The co-op’s complaint is that the CIAC tournaments were canceled during the final two years they were eligible to compete, so they feel as if they should get two more years of participation as a compromise for the years lost. “We have been able to play in the state tournament for so many years and it has caused no problems, so there should be no reason that the [tournament] the players work so hard for should be taken away from them,” Captain Finn Hoey says.

 The Fairfield Co-Op have started out the season 9-0, and have no plans on stopping their success anytime soon. Their latest win was a 6-4 victory over Darien.

What kind of attempts have been made to get the team back into the tournament?

Hoey claims that the team has decided to get other coaches from other programs for support to get the boys back into the tournament. So far the CIAC has not responded to the complaints.

Is the FCIAC tournament an equal alternative for the CIAC state tournament?

“It’s not the same as winning a state championship,” says Captain John Vallillo. Though they are not allowed in the CIAC state tournament, the boys are allowed to participate in the FCIAC, their conference tournament. 

The FCIAC consists of teams like Darien, New Canaan, St. Joseph, Greenwich, Ridgefield, etc. Vallillo believes that the team is the best in the state, and that while an FCIAC tournament win would be a great win, it would not be as big as a deserved state tournament win. 

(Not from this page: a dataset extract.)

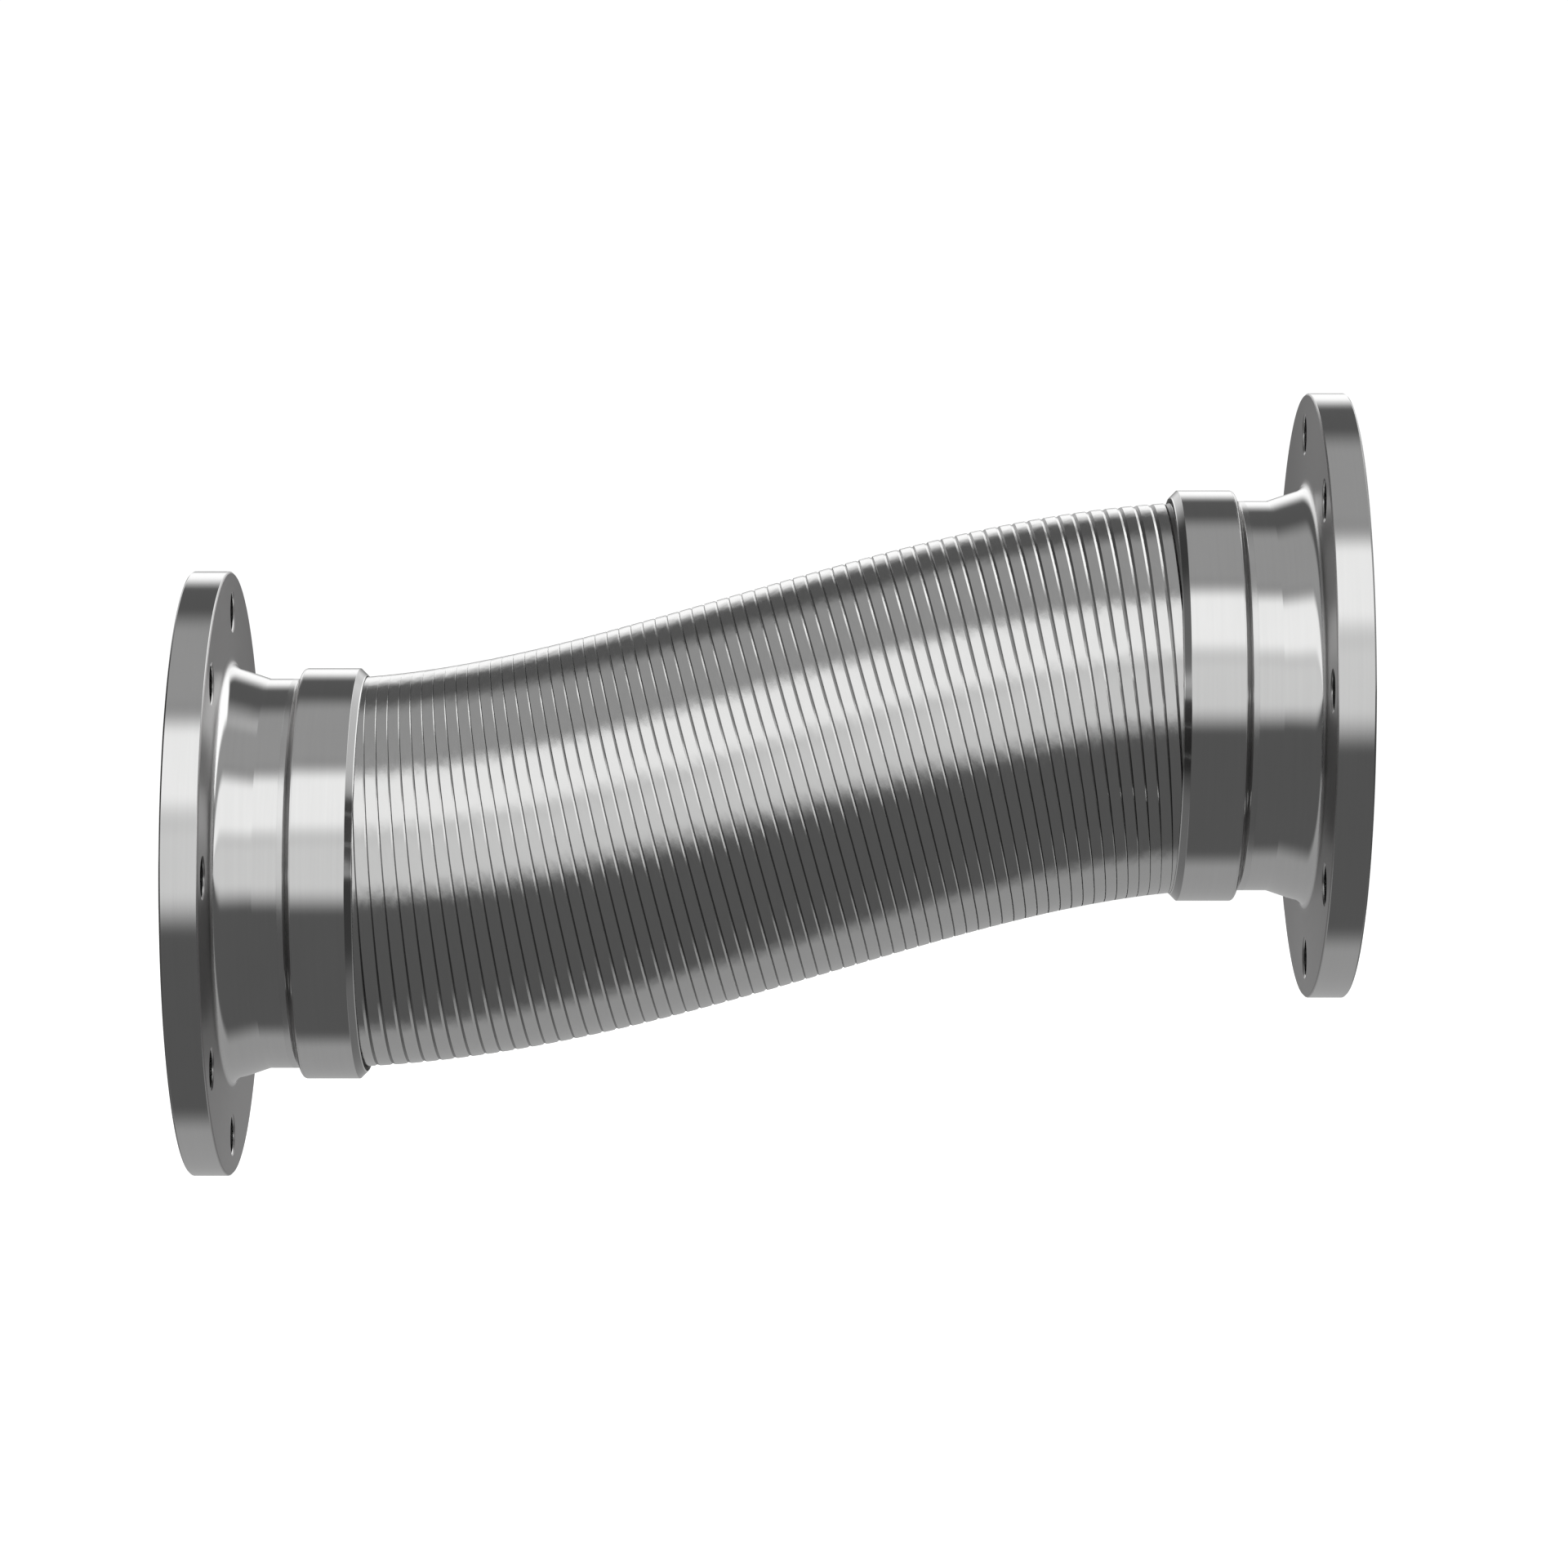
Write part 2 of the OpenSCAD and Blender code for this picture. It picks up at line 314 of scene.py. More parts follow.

Hoey also claims that winning the FCIAC tournament is memorable, but winning a state tournament is unforgettable for the whole community. It’s a memory that will stick with everyone involved for the rest of their lives.

 Multiple Connecticut High school  hockey analysts have ranked the Mustangs as the number one team.

Can private schools participate?

One issue with why the Fairfield Co-Op team is unable to participate in the state tournament is in regard to the unequal number of players from both high schools (Ludlowe and Warde) who comprise the roster. Currently, Fairfield Ludlowe High School has exceeded the total number of allowed players from one school with 20 players (only 15 are allowed from one school on co-op teams). However, one of the main arguments that the Mustangs are using in their battle to be considered for the tournament is that private schools can recruit players to their program from all over the state. Some of these programs consist of around 60 players, while Fairfield Co-op consists of 33 players, with 20 on varsity and 13 on junior varsity. 


Vallillo was adamant that he did not want to bad mouth other programs, but did not understand how these programs were allowed to participate, but not the Mustangs. “We are a team made of two public high schools from one town. Unfortunately, the rules are unfairly affecting us… the CIAC should want us in the tournament, it only hurts the kids and the sport by not allowing us [to play].”